具体的には、問題を解き終わって和訳を確認した際に書く段落の要約と全体を通しての主張がどのようなものだったのかを確かめるようにしましょう。
長文読解力を高めるためにやるべきこと
長文問題に求められる要素を理解した上でさらにやるべき勉強の方法をご紹介します。
答えの根拠を理解し説明できるようにする
英語に限ったことではありませんが、答えの根拠を自分の言葉で説明できるようにするのは非常に重要です。
問題演習をして回答を読んだ時点では多くの人が理解し、わかったつもりになってしまいます。
そこで、解説を閉じて自分で呟きながら架空の人でもいいので教えるように説明してみてください。これを習慣化することによって、解説を見ただけで満足する人との差をつけることができます。
短い文章の精読から進めていく
構文の部分で少し説明しましたが、受験における英語の読解は精読が求められます。
まずは頭の中で文章を構造的に分解する習慣を身につけるために、短い文章をじっくり読むようにしましょう。
和訳を確認する際も自分で実際に文中に記号を書きながらじっくり理解をするようにします。
できるだけ解説が丁寧な問題集を準備する事も大切ですが、どうしてもわからなくなったときに質問できる人を見つけておく事も大切です。
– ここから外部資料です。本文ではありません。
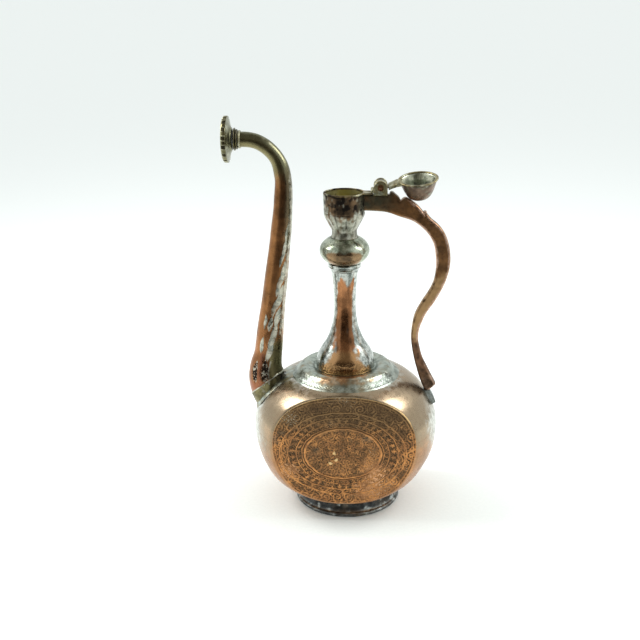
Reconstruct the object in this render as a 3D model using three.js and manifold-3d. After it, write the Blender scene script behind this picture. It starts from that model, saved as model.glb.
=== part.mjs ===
// Copper water jug: a hammered ewer with a flattened round body, a tall fluted neck, a hinged
// cup-shaped lid, a curved spout that ends in a rosette, and a flat S-shaped handle.
// Millimetres, +Z up. The front faces -Y, the spout -X and the handle +X.
import * as THREE from 'three';
import { mergeVertices } from 'three/addons/utils/BufferGeometryUtils.js';
import Module from 'manifold-3d';

const wasm = await Module();
wasm.setup();

// ---- driving dimensions --------------------------------------------------------------------
const AXIS_X = 6.4; // the jug's own axis stands this far +X of the middle of its outer box
const GAP = 0.3; // clearance between pieces that are soldered, or that run on each other
const JOINT = 0.1; // clearance between pieces that meet on a level face
const WALL = 1.6; // sheet of the body
const THIN_WALL = 1.3; // sheet of the neck, the knop, the cup, the lid and the spout

const FOOT_RADIUS = 50;
const FOOT_TOP = 12.2;
const FOOT_OFFSET = 1.1; // the foot is soldered on slightly off centre
const BODY_FLOOR = 12.4; // level of the body's flat bottom, on the foot ring
const SEAM_HEIGHT = 80; // level of the seam round the body
const FLAT_HALF_DEPTH = 53; // the body's flat front and back stand this far from the axis
const MEDALLION_THICKNESS = 1.7;
const MEDALLION_INSET = 1; // the medallion's edge stays this far inside the body's own curve
const SHOULDER_RADIUS = 47.7;
const SHOULDER_BASE = 129;
const NECK_TOP = 235.2;
const KNOP_RADIUS = 22.8;
const KNOP_HALF_HEIGHT = 15;
const KNOP_CENTRE = 247;
const CUP_BASE = 259.4;
const CUP_TOP = 298.8;
const RIM_TOP = 300.4;
const MOUTH_RADIUS = 16.8;
const RIM_RADIUS = 19.5;
const TAB_HALF_WIDTH = 6.5; // the rim's tab, which reaches the hinge

const HINGE_X = 32.4;
const HINGE_Z = 305.2;
const HINGE_TILT = THREE.MathUtils.degToRad(5); // the pin leans: it is higher at the back
const LID_OPENING = THREE.MathUtils.degToRad(175.4); // how far the lid is thrown back
const KNUCKLE_RADIUS = 5.6;
const EAR_RADIUS = 6.3;
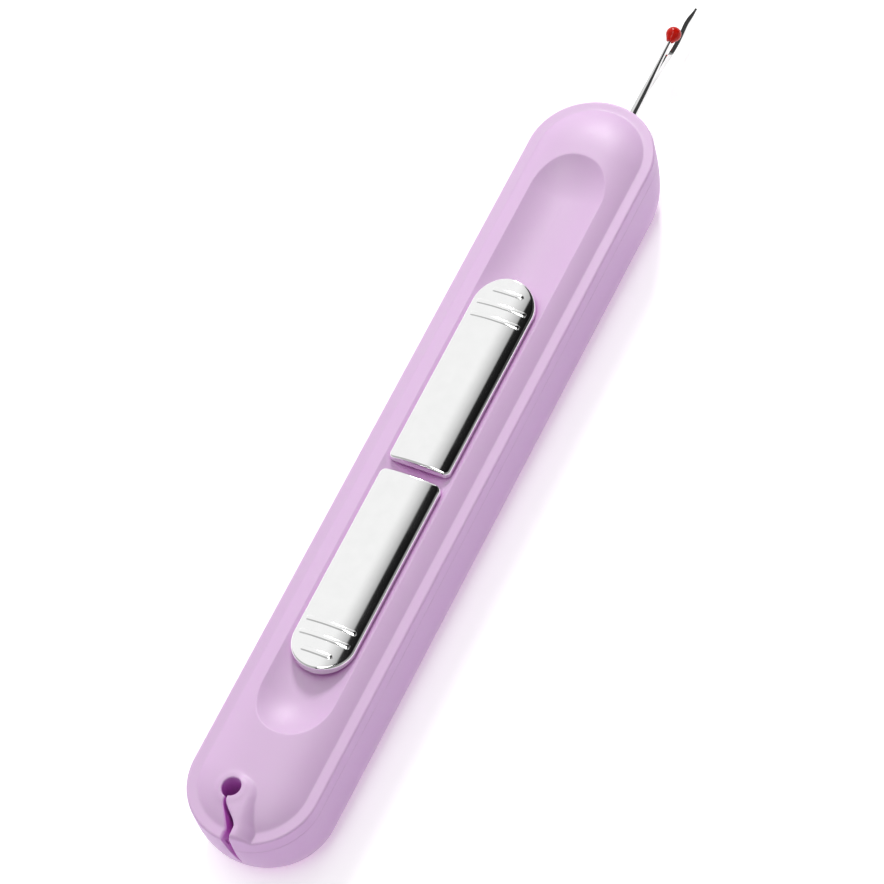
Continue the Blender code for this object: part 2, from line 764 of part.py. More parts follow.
def lower_slider():
    low, high = LOWER_NECK
    block = box((low - 2, high + 2), CARRIAGE_Y, (BLOCK_BOTTOM, BLOCK_TOP))
    neck = box((low, high), (-NECK_HALF, NECK_HALF), (BLOCK_TOP - 0.5, NECK_TOP))
    leg = box((low - 2, low + 2), CARRIAGE_Y, (LEG_FOOT, BLOCK_BOTTOM + 0.5))
    join(block, neck, leg)
    cut(block, lengthways_rod(low - 4, low + 4, ROD_RADIUS + GAP))
    slot_half = HOOK_THICKNESS / 2 + 0.1
    cut(block, box((low - 4, HOOK_TAIL_X + 0.2), (WELL_Y - slot_half, WELL_Y + slot_half),
                   (HOOK_HEIGHT - HOOK_SLOT, HOOK_HEIGHT + HOOK_SLOT)))
    cut(block, rod((low, WELL_Y - 1.2, HOOK_HEIGHT), (low, 5, HOOK_HEIGHT), HOOK_PIN_RADIUS + 0.1, 12))
    return keep(block, "lower_slider", "white_acetal")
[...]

自分が目指す大学の過去問は他の学部の問題も徹底的に解く
秋以降は、長文問題を解く時間をしっかりと確保する必要があります。
自分が受験する予定の大学の過去問は予めスケジュールを立てて確実に全て解ききるようにしましょう。
受験する学部は過去問が手に入る限り昔までさかのぼり、理想は10年分を2周解く事です。
また、別の学部でも同じ大学であれば求められるレベルや出題の傾向が似ている事がおおいので、こちらも例えば5年×5学部=25年分などはスケジュールに入れておきましょう。
まっさらな文章をあとから読んで復習する
長文問題を解き、設問の答え合わせを行う際に本文中に文章構造などのメモを加えていきますが、このメモが入った状態のものを何度も読み直すことは効果的ではありません。
受験本番においては、まっさらな文章を自分で理解することが求められるため、解き終わった文章を復習して読み直す際にもまっさらな文章を読み直し、再度頭の中で文章構造や意味を理解し直すようにしましょう。
基礎の積み重ね作業と丁寧な勉強が合格の鍵
このように英語の長文問題の勉強法について解説してきました。
便用全てに共通することでもありますが、地道な暗記の積み重ねと、より丁寧な問題演習とその復習の積み重ねがあなたを合格に導いてくれます。
なかなか成績が伸びないとしても、この意識は崩さずに最後まで諦めずに続けてください。